DE LA GRANGE (ALEXIS) An album of 49 architectural views of key locations around India's northern interior, [c.1849-1850]
Lot 104
DE LA GRANGE (ALEXIS) An album of 49 architectural views of major sites in northern India, most of which are mughal, [c.1849-1851]
Sold for £63,650 (US$ 106,984) inc. premium
Lot Details
DE LA GRANGE (ALEXIS)
An album of 49 architectural views of major sites in India, most of which are mughal, albumen prints from paper negatives, mounted one per page on recto only, captioned in a contemporary French hand on the mounts, presumably that of the photographer, images typically 180 x 218mm. or slightly smaller, bookplate of Le Mis. De Champagné-Giffart, red morocco, "Photographies de l'inde Anglaise" in gilt on upper cover, rubbed, oblong folio (315 x 355mm.), [c.1849-1850]

Footnotes

  • A VERY FINE RECENTLY DISCOVERED ALBUM OF SOME OF THE EARLIEST KNOWN PHOTOGRAPHS OF INDIA.

    Born to an aristocratic French family in 1825 (the son of an army colonel, Baron Prosper Amauri Louis, who was an officer of the Ordre national de la Légion d'honneur), de la Grange studied in Paris before serving in the naval artillery from 1844 to 1847. In 1849, and following military service, he embarked upon a two year trip to India, Ceylon, Java, Malaysia and Singapore. He travelled with his statesman cousin, Felix Lambrecht, who detailed the trip in his book Souvenirs (1873).

    De la Grange's superb images predate those taken during the British government's photographic surveys, and those by the acknowledged early masters of travel photography, such as Tripe, Biggs, Pigou and Neill. De la Grange apparently took his photographs, less than 70 of which are known to have survived, for his own pleasure rather than a specific commission, but he was seemingly connected with some of the pioneers in the medium, having taught Maxine du Camp his techniques.

    In 1851 de la Grange returned to France where he is known to have assembled two albums, both entitled "Photographies de l'inde Anglaise". One, containing 61 images and manuscript notes by the photographer, was dedicated to the politician and historian Adolphe Thiers, a friend of Felix Lambrecht. The second album, now at the Canadian Centre for Architecture, contains 48 images. The present previously unrecorded album, presumably given to the Marquis Champagné-Giffart, is therefore a significant addition. Five of de la Grange's photographs were included in Blanquart-Evrard's first published collection of photographs, L'Album photographique de l'artiste et de l'amateur in 1851, but no further photographs can be attributed to him after this date.

    After his return to Europe he entered politics, before retiring to his chateau in Seborg. He died in February 1917.
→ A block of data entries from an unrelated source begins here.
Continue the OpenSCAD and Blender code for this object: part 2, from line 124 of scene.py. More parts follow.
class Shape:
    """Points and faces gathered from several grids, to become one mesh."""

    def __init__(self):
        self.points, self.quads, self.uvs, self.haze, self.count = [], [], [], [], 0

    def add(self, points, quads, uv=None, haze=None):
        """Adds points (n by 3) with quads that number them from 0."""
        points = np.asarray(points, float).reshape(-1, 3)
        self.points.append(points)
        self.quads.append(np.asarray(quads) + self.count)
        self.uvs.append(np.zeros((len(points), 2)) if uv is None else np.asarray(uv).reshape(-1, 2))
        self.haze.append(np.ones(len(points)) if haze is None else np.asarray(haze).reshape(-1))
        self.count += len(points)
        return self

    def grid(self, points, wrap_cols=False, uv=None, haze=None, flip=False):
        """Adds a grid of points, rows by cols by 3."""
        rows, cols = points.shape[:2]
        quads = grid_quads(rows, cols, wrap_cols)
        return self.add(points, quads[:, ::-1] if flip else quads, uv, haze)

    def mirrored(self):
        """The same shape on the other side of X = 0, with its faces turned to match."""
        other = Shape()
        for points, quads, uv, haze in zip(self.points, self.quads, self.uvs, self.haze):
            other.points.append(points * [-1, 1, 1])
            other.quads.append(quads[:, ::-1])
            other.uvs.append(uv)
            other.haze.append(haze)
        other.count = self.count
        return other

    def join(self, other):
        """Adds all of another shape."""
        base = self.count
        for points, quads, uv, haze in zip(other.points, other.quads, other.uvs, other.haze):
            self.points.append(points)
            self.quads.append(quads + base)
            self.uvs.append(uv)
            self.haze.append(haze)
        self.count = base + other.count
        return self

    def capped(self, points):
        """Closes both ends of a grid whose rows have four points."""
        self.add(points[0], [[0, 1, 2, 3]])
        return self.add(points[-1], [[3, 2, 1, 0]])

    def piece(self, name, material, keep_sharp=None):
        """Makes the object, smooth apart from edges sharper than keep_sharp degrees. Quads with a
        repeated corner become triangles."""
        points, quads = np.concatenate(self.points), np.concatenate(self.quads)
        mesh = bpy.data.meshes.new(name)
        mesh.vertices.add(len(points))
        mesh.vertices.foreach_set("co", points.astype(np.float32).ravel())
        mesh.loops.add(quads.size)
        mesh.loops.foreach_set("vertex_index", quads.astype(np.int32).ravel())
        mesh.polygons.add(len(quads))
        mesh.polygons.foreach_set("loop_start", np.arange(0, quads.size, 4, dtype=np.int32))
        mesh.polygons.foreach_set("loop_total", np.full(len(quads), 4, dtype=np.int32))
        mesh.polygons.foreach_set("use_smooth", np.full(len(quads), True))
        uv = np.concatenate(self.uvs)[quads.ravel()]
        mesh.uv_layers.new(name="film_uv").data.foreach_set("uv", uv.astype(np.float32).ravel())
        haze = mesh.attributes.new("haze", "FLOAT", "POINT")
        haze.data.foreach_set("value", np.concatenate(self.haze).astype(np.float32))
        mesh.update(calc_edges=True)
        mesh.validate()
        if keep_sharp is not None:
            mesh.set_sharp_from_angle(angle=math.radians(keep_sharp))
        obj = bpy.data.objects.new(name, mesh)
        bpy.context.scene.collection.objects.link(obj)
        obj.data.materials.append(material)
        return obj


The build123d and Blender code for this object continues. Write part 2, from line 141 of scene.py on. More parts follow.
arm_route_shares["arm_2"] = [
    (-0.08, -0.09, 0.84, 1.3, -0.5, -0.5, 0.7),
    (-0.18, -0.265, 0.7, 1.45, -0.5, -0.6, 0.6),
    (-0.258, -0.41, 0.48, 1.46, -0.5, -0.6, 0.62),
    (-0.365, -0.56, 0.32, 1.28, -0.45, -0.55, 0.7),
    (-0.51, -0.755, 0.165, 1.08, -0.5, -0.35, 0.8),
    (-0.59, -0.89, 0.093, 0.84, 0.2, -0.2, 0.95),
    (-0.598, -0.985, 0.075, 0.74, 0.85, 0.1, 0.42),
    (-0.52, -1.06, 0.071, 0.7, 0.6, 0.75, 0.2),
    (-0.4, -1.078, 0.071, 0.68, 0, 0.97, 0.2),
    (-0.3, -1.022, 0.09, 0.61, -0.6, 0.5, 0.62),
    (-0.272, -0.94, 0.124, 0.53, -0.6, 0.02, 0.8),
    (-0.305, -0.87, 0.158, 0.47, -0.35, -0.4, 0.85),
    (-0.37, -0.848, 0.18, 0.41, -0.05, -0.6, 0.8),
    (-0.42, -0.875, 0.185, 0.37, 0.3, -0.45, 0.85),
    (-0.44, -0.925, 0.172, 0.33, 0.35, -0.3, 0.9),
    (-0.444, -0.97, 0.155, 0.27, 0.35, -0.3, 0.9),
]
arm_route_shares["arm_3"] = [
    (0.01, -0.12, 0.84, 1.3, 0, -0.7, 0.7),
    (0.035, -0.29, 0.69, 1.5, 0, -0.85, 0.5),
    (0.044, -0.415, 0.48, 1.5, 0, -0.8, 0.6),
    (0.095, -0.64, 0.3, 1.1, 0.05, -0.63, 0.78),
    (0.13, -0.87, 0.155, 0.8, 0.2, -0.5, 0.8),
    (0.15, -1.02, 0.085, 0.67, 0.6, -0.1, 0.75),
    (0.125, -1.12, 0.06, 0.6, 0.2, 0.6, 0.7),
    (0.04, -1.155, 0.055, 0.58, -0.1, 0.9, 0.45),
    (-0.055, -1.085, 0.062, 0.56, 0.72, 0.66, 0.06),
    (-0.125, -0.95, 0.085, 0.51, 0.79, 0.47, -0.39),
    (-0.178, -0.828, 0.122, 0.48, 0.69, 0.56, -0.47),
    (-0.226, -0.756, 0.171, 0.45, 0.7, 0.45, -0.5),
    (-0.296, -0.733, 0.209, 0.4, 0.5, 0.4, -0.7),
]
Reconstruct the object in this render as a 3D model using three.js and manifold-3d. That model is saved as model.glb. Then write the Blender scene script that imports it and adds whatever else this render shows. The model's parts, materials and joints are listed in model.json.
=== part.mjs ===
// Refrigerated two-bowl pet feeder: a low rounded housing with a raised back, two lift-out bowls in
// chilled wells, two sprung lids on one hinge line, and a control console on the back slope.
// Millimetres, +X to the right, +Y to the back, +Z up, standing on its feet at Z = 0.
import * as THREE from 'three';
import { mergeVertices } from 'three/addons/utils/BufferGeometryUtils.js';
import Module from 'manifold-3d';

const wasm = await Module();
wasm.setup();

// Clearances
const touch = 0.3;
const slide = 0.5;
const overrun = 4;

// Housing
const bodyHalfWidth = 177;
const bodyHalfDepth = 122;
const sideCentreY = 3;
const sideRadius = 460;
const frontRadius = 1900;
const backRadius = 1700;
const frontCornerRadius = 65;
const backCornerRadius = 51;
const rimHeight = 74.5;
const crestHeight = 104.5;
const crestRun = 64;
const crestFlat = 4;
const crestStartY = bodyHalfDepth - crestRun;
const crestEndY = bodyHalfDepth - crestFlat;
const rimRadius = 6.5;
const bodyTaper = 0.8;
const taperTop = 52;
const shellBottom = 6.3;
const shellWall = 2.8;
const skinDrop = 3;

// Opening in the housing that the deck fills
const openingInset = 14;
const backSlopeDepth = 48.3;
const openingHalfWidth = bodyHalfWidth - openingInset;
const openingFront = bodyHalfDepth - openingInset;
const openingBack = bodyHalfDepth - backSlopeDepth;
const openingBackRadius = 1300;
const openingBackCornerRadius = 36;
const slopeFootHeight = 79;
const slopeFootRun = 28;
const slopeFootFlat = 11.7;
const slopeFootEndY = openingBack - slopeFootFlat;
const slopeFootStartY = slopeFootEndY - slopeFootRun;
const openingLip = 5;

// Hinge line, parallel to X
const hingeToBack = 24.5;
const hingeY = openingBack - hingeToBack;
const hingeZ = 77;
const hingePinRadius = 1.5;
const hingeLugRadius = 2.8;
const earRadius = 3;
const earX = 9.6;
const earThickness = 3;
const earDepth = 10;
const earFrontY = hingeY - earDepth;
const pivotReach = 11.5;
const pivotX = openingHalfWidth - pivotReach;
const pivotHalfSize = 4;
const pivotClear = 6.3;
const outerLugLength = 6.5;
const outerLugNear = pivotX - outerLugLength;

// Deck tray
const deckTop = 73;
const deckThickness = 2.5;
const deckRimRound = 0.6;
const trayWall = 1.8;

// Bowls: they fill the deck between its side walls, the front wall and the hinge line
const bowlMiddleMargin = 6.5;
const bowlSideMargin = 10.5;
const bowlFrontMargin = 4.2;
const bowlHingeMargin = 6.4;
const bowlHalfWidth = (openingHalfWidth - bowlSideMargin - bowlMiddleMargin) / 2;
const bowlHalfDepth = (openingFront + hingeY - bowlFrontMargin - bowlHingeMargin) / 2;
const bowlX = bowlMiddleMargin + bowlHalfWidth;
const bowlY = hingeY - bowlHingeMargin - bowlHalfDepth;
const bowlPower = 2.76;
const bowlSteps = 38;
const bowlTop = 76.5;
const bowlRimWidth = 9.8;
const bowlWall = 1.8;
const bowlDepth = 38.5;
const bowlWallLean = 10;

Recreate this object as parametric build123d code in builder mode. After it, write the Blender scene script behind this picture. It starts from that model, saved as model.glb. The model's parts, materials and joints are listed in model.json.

    Images include: Benares: an English hotel bungalow, captioned 'specimen du habitation anglaise au Bengale' in the neo-classical style (4); Mirzapur: a temple (1); 'Palais de Dig' (1); Fatehpur Sikri: the Grand Mosque and tombs (3); Agra: the marble pavilion of Shah Jehan, the entry gate to the Taj, a general view of the Taj, a detail of the Taj, the Taj mosque and three views of Emperor Akbar's tomb (8); Sikandra: a view of the gate to the garden of Akbar's tomb, another view of the entrance to the garden, two general views of the tomb, and the entrance to the tomb itself (5); Delhi: the Grand Mosque, two views of a tomb, a view of the Tomb of Humayun, Qutb Minar, and a view of the ruins of Quwwat-ul-Islam (Qutb Mosque) (7); Lucknow: two general views, and a view of the Grand Mosque (3); Ajmer: the entrance to the Fort, and detail views of two houses (3): ?Oudjin: the pavillion of a palace, presumed to be the Red Palace at Jaipur, a detail of this palace, a house, and a view of a Muslim cemetery (4); Udaipur: the palace, and three views of a Hindu temple (4); Chittor: three view of a Hindu temple (3); Mundleysir: a Hindu temple (1); Adjunta: a view of the exterior of the Chaitya Cave (1); Ellora: two views of the caves (2).

    Provenance: Champagné-Giffart (bookplate); Henri Pierre Briere (1897-1990), and thence by descent to the current owner.